Shaham’s vigor, in fact, was a common thread throughout the performance: On the whole, his take on the sonatas and partitas were brisk, even bordering on brusque. Shaham has been defensive of his speedy take on the solos, noting in an interview for Classical Voice North America that faster tempi are more faithful to Baroque performance standards. But there were some instances where this particular artistic decision simply did not work. The D minor Chaconne, treasure of treasures, felt unnecessarily hurried at its outset, and the opening bars’ luminance and introspection were muted as a result.

However, there were just as easily moments where the decision clicked and the faster tempi better landscaped the musical contours of the pieces. The crowning achievement of Bach’s violin works is their ability to draw multiple interlocking voices from one instrument, the solo violin providing its own accompaniment. Shaham’s steady movement through the works backlighted the constant interplay between the macro patterns and micro patterns in the music, eschewing any superfluous rubato that would have otherwise disrupted their natural flow. Often, once the tempo had been established, Shaham would settle into a more natural rhythm for the rest of the movement, and, more often than not, into present interpretations that were gorgeously phrased and executed with finesse.
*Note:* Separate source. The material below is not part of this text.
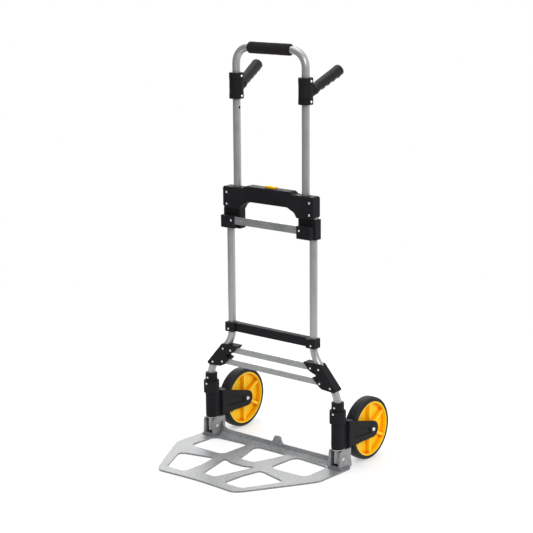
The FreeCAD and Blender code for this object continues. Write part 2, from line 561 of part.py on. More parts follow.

As for Michalek’s visual accompaniments, they were daring, aesthetically appealing, confounding—and totally distracting. Some of the videos featured inanimate subjects, but most zeroed in on human figures, their movements cast in slow motion. Since the partitas are essentially dance suites, many of the frames showed their subjects dancing. But the connection between other frames and the movements they accompanied seemed fraught, if not nonexistent. And some frames were just downright bizarre: During the Courante of the Partita No. 1 in B minor, two women grotesquely pantomimed at each other, one clawing at her stomach as though something living were to spring from it and leap on her companion. I noticed that most audience members kept their eyes fixed on Shaham instead, whose dexterity and stage presence were infinitely more captivating. If Michalek’s films had adhered to their original purpose—as enhancement and not as a second spectacle to compete with the music—they might have offered a provocative yet tactful supplement to Bach’s immortal solos. But in practice, the two were too often diametrically opposed.

There was one instance where the harmony between audio and visuals was successfully struck, at last, to great pleasure from the audience. In the final partita, the ebullient Partita No. 3 in E major, young children playing the violin were featured on the screen, their arms cautiously pulling bows across the screen, eyes self-consciously fixed on the fingerboard. The circularity was charming: Here, children just learning the violin, if only for a moment, shared the stage with one of the world’s most famous soloists.

Towards the end of Loure, the second movement, one of the children, upon pulling his bow off the strings, erupts into a silent peal of joyful laughter. Shaham, knowing what had transpired behind him, smiled to himself in childlike delight before pulling his own bow off the strings.